La directrice générale de la Commission de la santé et des services sociaux des Premières Nations du Québec et du Labrador (CSSSPNQL), Marjolaine Siouï, devait témoigner à son tour en fin de journée mercredi.

En entrevue à La Presse canadienne, elle s’en est pris elle aussi au travail du ministre Lafrenière.

Pour Mme Siouï, les fondations sur lesquelles repose la version de la sécurisation culturelle proposée par le ministre « sont chambranlantes ».

« Il faut qu’on soit capable de prendre le temps de co-développer en s’appuyant sur des principes fondamentaux qui veulent dire quelque chose pour nous », explique-t-elle en faisant référence à la vision bien différente du concept de consultation au sein des communautés autochtones.

« Pour nous, le principe de consultation veut dire retourner auprès de nos populations pour qu’elles puissent nous dire ce qu’elles attendent de la sécurisation culturelle », développe la femme d’origine wendate en entrevue à La Presse canadienne.

« Ce n’est pas un travail vite fait, c’est un travail qui demande du temps, de la réflexion et c’est par la suite qu’on va bâtir sur une fondation solide », renchérit-elle.

Malgré cette lassitude palpable envers les autorités politiques qui continuent d’imposer des lois en empiétant dans le champ de compétence des nations autochtones, Mme Siouï n’avait pas l’intention de boycotter les consultations publiques.

« Si le Québec décide d’adopter le projet de loi, ça va avoir des impacts, donc on doit quand même aller partager les préoccupations qu’on a sur les limites du projet de loi actuel et sur ce qu’on souhaiterait voir. Sur ce qu’on aurait besoin de voir », partage la DG.

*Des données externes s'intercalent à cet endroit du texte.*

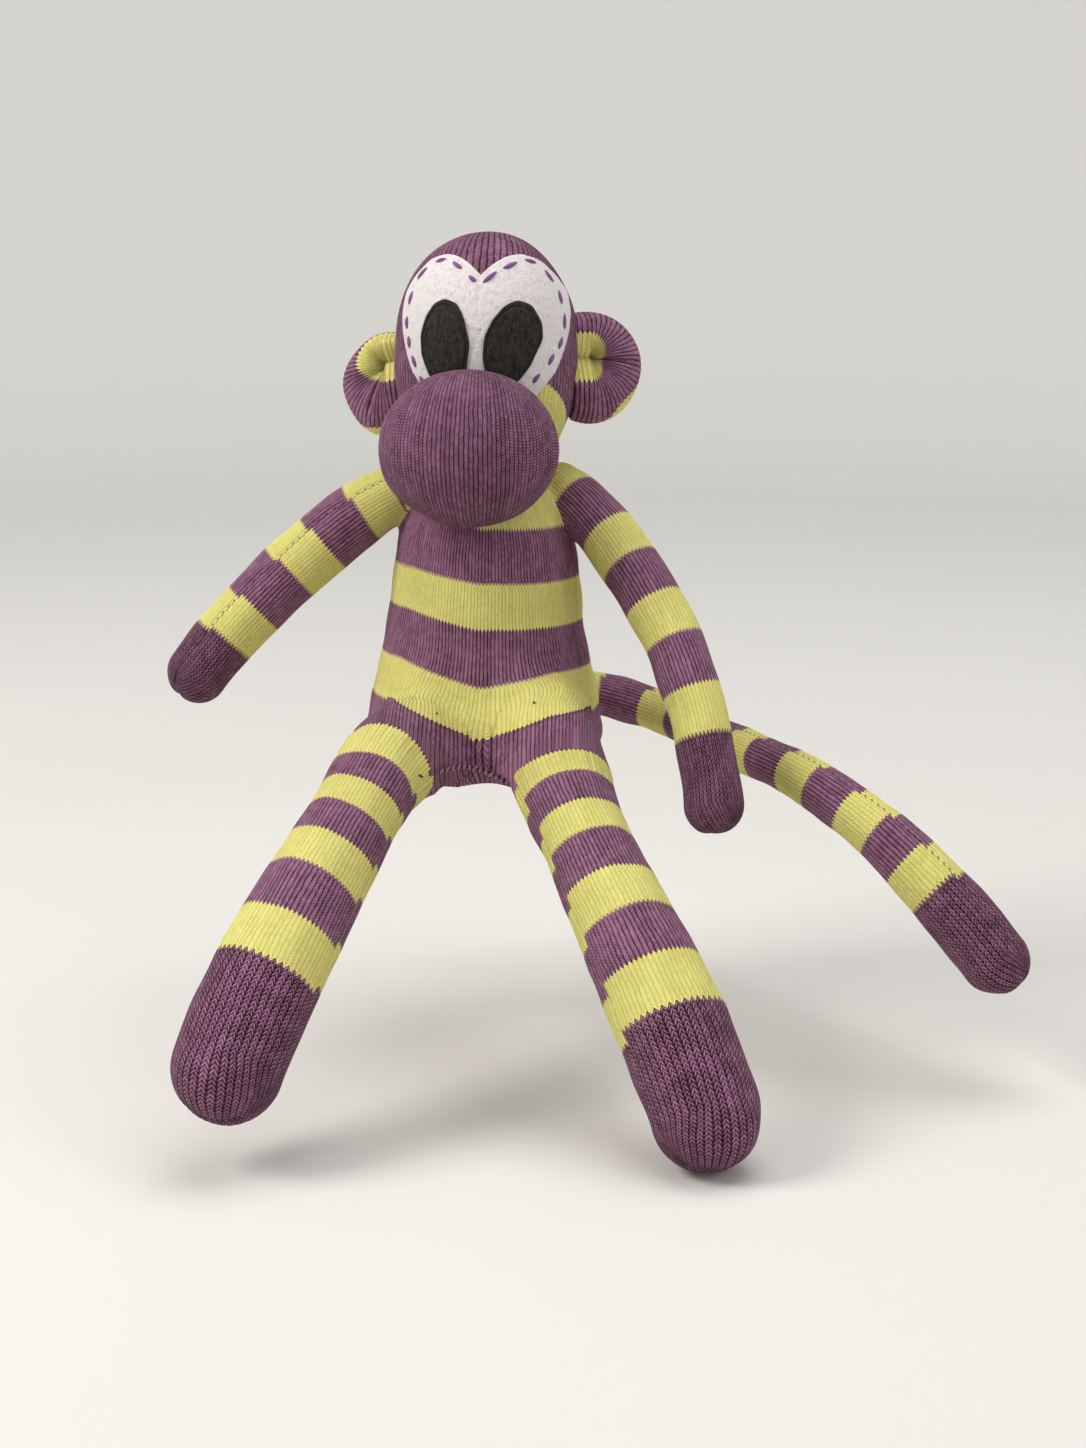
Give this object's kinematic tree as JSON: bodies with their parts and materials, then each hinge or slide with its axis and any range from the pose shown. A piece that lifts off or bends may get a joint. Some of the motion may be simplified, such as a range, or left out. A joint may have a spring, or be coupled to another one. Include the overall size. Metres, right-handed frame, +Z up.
{
  "type": "sock monkey doll",
  "caption": "Stuffed knitted monkey doll seated with long arms, legs and tail, folded ears, a round muzzle and felt eyes.",
  "frame": {"origin": "centre of the flat underside of the body, on the surface that the doll sits on", "axes": "+Z up along the body, -Y the way the doll looks, +X towards the doll's own left hand"},
  "size_m": [0.4456, 0.3421, 0.4255],
  "materials": {
    "striped_knit": "heathered plum and lime striped cotton knit",
    "plum_knit": "heathered plum cotton knit",
    "stuffing": "loose polyester filling",
    "white_felt": "matte felt",
    "black_felt": "matte felt"
  },
  "bodies": {
    "body": {"torso_sock": "striped_knit", "torso_stuffing": "stuffing"},
    "head": {"head_sock": "striped_knit", "head_stuffing": "stuffing", "muzzle_sock": "plum_knit", "muzzle_stuffing": "stuffing", "face_patch": "white_felt", "pupil_left": "black_felt", "pupil_right": "black_felt"},
    "ear_left": {"ear_left_sock": "striped_knit", "ear_left_stuffing": "stuffing"},
    "ear_right": {"ear_right_sock": "striped_knit", "ear_right_stuffing": "stuffing"},
    "arm_left": {"arm_left_sock": "striped_knit", "arm_left_stuffing": "stuffing"},
    "arm_right": {"arm_right_sock": "striped_knit", "arm_right_stuffing": "stuffing"},
    "leg_left": {"leg_left_sock": "striped_knit", "leg_left_stuffing": "stuffing"},
    "leg_right": {"leg_right_sock": "striped_knit", "leg_right_stuffing": "stuffing"},
    "tail": {"tail_sock": "striped_knit", "tail_stuffing": "stuffing"}
  },
  "joints": [
    {"name": "head_turn", "type": "hinge", "parent": "body", "child": "head", "pos_m": [0.002, 0, 0.16], "axis": [0, 0, 1], "range_deg": [-20, 20]},
    {"name": "ear_left_fold", "type": "hinge", "parent": "head", "child": "ear_left", "pos_m": [0.05738, 0.00437, 0.197], "axis": [0, 0, 1], "range_deg": [-15, 15]},
    {"name": "ear_right_fold", "type": "hinge", "parent": "head", "child": "ear_right", "pos_m": [-0.04815, 0.02042, 0.188], "axis": [0, 0, 1], "range_deg": [-15, 15]},
    {"name": "arm_left_swing", "type": "hinge", "parent": "body", "child": "arm_left", "pos_m": [0.04729, -0.00317, 0.149], "axis": [0, -1, 0], "range_deg": [0, 60]},
    {"name": "arm_right_swing", "type": "hinge", "parent": "body", "child": "arm_right", "pos_m": [-0.04421, -0.00161, 0.148], "axis": [0, 1, 0], "range_deg": [0, 60]},
    {"name": "leg_left_swing", "type": "hinge", "parent": "body", "child": "leg_left", "pos_m": [0.03734, -0.06817, 0.022], "axis": [-1, 0, 0], "range_deg": [-20, 30]},
    {"name": "leg_right_swing", "type": "hinge", "parent": "body", "child": "leg_right", "pos_m": [-0.03708, -0.06817, 0.022], "axis": [-1, 0, 0], "range_deg": [-20, 30]},
    {"name": "tail_swing", "type": "hinge", "parent": "body", "child": "tail", "pos_m": [0.02969, 0.05653, 0.026], "axis": [0, 0, 1], "range_deg": [0, 45]}
  ]
}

« Il faut répéter et un jour, ça va être compris. Il faut être résilient, il faut croire. Et ça, on en a beaucoup de résilience », ajoute-t-elle en refusant de baisser les bras.

Pour ce qui est du contenu du projet de loi, c’est-à-dire cinq articles étalés sur quatre pages, Marjolaine Siouï ne s’en cache pas, elle s’attendait à beaucoup plus. Elle aimerait notamment que la sécurisation culturelle soit étendue au-delà du domaine de la santé et qu’elle s’applique notamment au domaine du travail.